Anne Middleton (July 18, 1940 – November 23, 2016) [1] was an American medievalist, and the Florence Green Bixby Professor of English at the University of California, Berkeley. [2]

Middleton specialized in the study of Chaucer, Langland, and Gower. [2] In 1966, she completed her PhD at Harvard University under the supervision of Morton W. Bloomfield, writing a dissertation on the prose style of Ælfric’s lives of St. Martin. A firm "believ[er] in public universities as public goods", known for "cheerful contempt of the private schools and their ways", she spent the bulk of her career in public education, working first in the Detroit school system, then the University of Michigan, and finally at Berkeley, where she taught until her retirement. [1]
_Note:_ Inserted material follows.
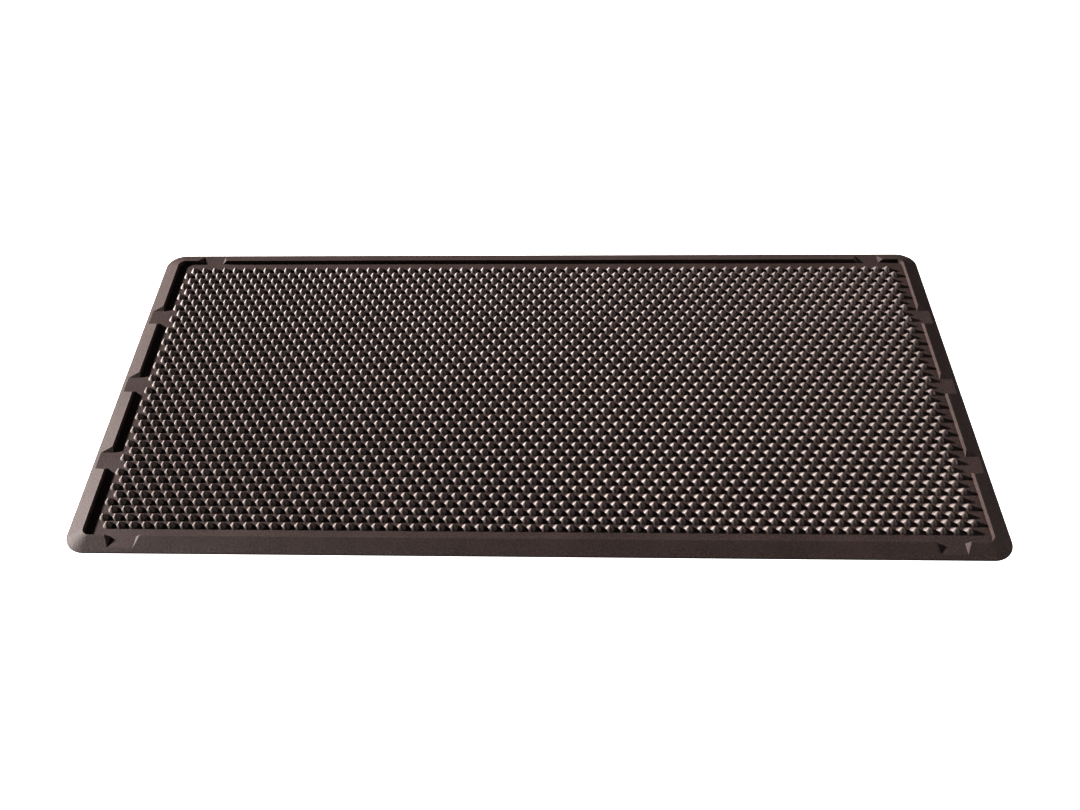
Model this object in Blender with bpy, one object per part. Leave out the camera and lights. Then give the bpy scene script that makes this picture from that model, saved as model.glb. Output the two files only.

Middleton was known as "a titanic figure in Middle English literary studies". [1] Her work on Chaucer, especially "The Clerk's Tale", is praised by scholars for its contribution to the understanding of Chaucer [3] and Chaucer's audience. Some of her essays are collected in a 2013 collection edited by Steven Justice and published by Ashgate, Chaucer, Langland, and Fourteenth-Century Literary History; in the same year, Ohio State University Press published an edited collection, Answerable Style, whose contributions take Middleton's work as a "touchstone". Many of the contributions to the volume had been presented at a conference held, in Middleton's honour, at Berkeley in April 2008. [2]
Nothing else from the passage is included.